Problem details »
For this exercise, write out exactly, and only, the lines running from the line that contains "Write part 4" through the line that contains "for name in".

The records »
╔══

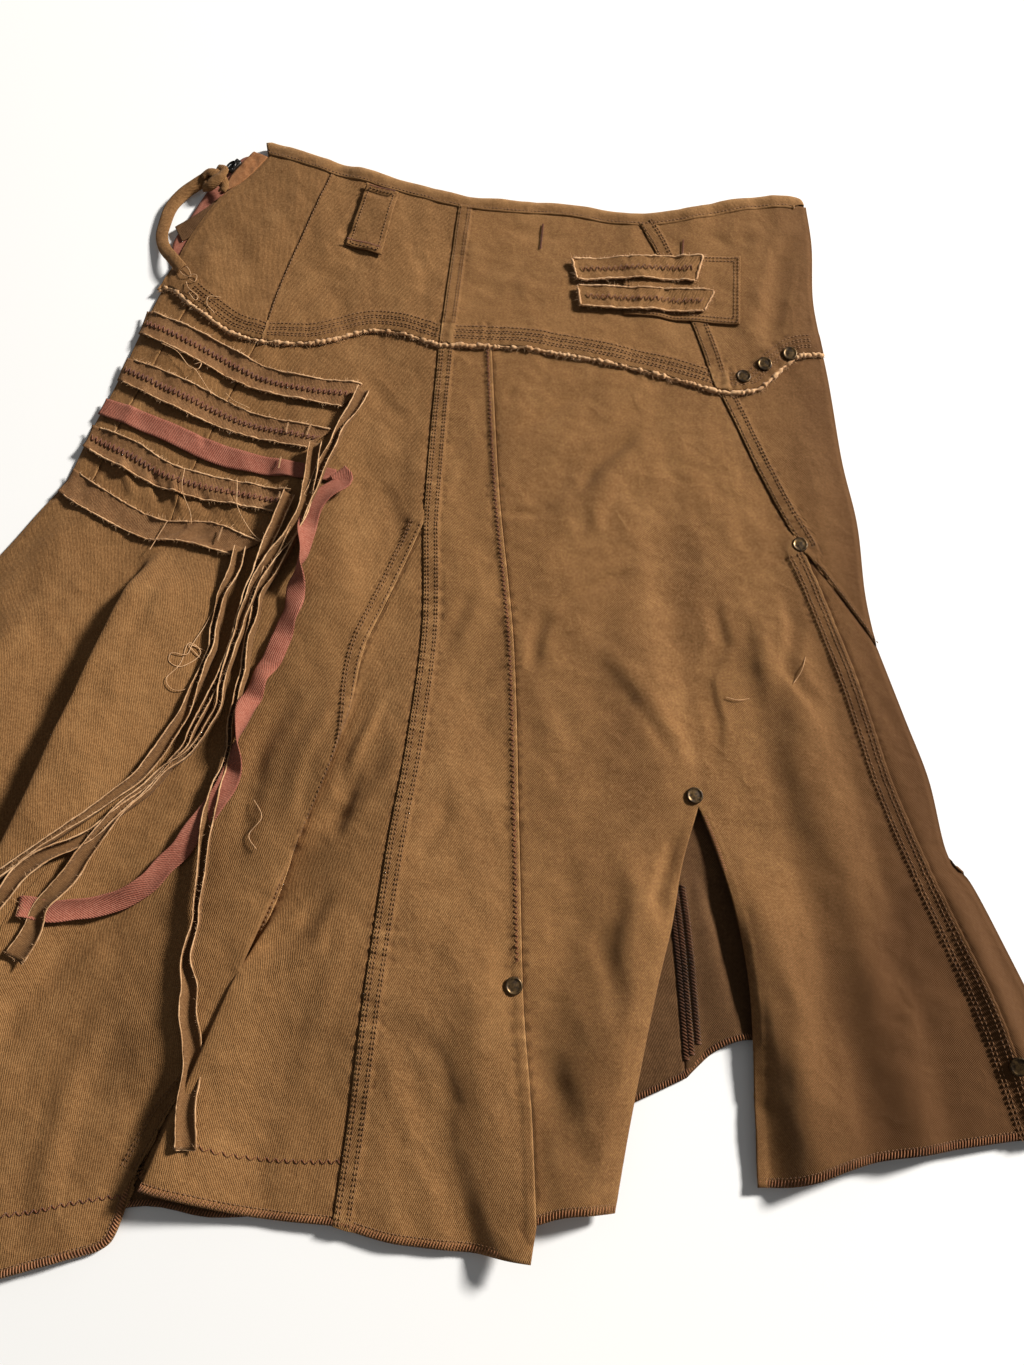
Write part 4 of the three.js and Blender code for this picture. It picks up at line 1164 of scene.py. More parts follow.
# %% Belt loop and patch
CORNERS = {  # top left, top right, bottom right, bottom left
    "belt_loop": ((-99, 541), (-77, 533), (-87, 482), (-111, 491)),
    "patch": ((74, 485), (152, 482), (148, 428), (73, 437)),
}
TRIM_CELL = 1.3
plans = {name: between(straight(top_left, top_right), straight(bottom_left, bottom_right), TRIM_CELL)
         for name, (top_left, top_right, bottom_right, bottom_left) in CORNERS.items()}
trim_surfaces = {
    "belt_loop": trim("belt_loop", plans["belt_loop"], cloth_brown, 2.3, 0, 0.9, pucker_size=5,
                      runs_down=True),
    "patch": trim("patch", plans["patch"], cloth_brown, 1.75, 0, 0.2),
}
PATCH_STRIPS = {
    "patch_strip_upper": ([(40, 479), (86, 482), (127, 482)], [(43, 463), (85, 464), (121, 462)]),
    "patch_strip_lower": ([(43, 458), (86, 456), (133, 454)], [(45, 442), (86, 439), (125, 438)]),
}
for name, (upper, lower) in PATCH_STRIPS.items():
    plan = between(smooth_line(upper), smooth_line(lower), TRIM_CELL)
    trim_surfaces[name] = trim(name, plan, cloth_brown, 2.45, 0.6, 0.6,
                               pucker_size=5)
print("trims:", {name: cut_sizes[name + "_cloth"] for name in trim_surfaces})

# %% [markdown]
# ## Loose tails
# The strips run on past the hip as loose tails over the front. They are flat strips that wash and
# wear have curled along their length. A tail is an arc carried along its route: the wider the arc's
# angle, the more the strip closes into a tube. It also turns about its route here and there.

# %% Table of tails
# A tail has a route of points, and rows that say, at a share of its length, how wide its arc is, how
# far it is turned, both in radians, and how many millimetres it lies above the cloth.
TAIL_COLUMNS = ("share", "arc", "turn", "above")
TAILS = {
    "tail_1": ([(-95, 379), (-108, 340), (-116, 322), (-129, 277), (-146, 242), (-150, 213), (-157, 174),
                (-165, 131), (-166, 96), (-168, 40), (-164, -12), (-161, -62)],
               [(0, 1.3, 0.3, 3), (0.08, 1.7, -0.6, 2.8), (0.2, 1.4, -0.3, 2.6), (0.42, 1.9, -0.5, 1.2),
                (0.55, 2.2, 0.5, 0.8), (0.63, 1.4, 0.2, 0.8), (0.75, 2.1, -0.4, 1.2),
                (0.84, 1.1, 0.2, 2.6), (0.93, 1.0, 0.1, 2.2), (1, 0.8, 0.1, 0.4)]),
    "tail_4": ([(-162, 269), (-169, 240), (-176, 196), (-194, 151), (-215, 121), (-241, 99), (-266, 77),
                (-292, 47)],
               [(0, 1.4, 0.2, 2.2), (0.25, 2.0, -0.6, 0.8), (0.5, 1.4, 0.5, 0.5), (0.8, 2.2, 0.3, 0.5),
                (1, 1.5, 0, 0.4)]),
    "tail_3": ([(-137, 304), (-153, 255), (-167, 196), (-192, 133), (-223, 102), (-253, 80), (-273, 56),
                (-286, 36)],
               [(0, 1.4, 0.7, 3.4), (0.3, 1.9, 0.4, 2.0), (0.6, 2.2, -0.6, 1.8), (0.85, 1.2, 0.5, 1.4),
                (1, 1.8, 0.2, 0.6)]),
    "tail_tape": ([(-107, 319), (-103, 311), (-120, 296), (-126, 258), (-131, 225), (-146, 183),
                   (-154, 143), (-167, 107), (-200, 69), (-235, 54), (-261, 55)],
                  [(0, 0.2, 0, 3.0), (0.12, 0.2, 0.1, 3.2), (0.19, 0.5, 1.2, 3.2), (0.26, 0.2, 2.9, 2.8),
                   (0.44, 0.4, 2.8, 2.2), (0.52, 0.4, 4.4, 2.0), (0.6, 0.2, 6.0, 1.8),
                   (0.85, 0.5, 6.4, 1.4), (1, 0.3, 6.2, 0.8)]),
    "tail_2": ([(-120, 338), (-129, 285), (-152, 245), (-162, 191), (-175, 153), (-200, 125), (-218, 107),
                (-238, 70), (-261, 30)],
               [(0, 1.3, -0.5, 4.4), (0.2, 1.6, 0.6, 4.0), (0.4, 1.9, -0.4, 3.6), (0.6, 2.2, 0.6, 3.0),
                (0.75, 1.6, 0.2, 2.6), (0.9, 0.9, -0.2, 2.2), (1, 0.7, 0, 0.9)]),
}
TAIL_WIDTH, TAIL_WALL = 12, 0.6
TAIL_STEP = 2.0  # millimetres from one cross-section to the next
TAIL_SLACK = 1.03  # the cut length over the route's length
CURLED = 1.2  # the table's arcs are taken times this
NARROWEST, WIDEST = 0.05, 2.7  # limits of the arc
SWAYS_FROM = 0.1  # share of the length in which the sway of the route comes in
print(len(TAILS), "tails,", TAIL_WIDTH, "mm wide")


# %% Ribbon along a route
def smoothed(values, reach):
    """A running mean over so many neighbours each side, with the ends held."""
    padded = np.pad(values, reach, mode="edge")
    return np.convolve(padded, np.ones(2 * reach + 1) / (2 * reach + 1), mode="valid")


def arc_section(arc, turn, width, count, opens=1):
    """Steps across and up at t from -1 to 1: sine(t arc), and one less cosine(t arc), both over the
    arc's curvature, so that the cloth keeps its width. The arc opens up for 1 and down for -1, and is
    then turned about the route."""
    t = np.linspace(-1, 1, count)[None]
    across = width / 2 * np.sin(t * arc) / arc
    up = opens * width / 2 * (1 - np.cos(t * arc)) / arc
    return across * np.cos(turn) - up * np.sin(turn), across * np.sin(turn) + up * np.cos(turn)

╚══
╔══

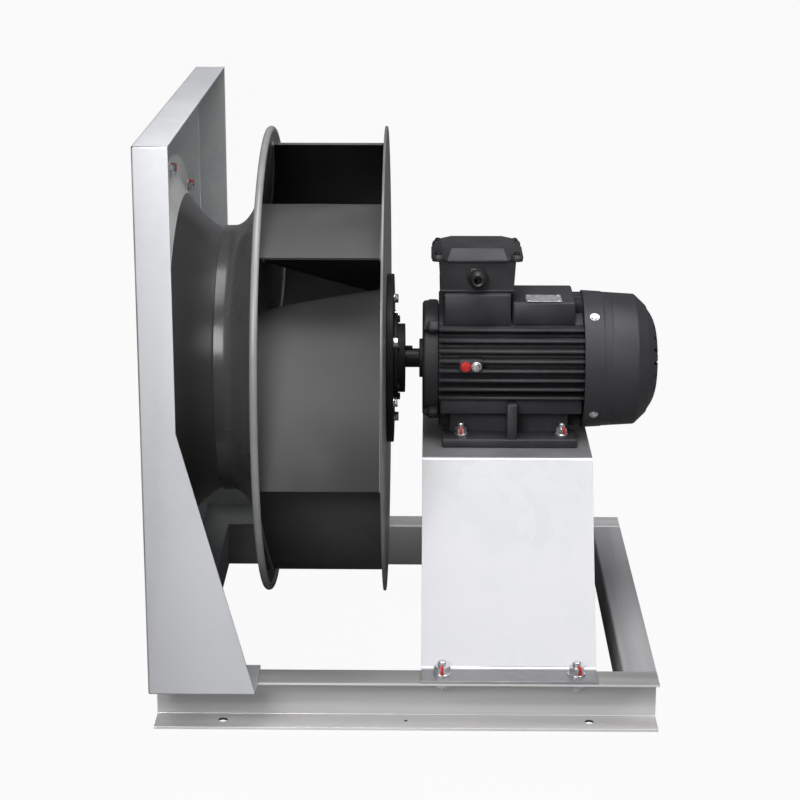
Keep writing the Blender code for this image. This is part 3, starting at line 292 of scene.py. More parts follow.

╚══

Solution to this exercise »
Write part 4 of the three.js and Blender code for this picture. It picks up at line 1164 of scene.py. More parts follow.
# %% Belt loop and patch
CORNERS = {  # top left, top right, bottom right, bottom left
    "belt_loop": ((-99, 541), (-77, 533), (-87, 482), (-111, 491)),
    "patch": ((74, 485), (152, 482), (148, 428), (73, 437)),
}
TRIM_CELL = 1.3
plans = {name: between(straight(top_left, top_right), straight(bottom_left, bottom_right), TRIM_CELL)
         for name, (top_left, top_right, bottom_right, bottom_left) in CORNERS.items()}
trim_surfaces = {
    "belt_loop": trim("belt_loop", plans["belt_loop"], cloth_brown, 2.3, 0, 0.9, pucker_size=5,
                      runs_down=True),
    "patch": trim("patch", plans["patch"], cloth_brown, 1.75, 0, 0.2),
}
PATCH_STRIPS = {
    "patch_strip_upper": ([(40, 479), (86, 482), (127, 482)], [(43, 463), (85, 464), (121, 462)]),
    "patch_strip_lower": ([(43, 458), (86, 456), (133, 454)], [(45, 442), (86, 439), (125, 438)]),
}
for name, (upper, lower) in PATCH_STRIPS.items():
    plan = between(smooth_line(upper), smooth_line(lower), TRIM_CELL)
    trim_surfaces[name] = trim(name, plan, cloth_brown, 2.45, 0.6, 0.6,
                               pucker_size=5)
print("trims:", {name: cut_sizes[name + "_cloth"] for name in trim_surfaces})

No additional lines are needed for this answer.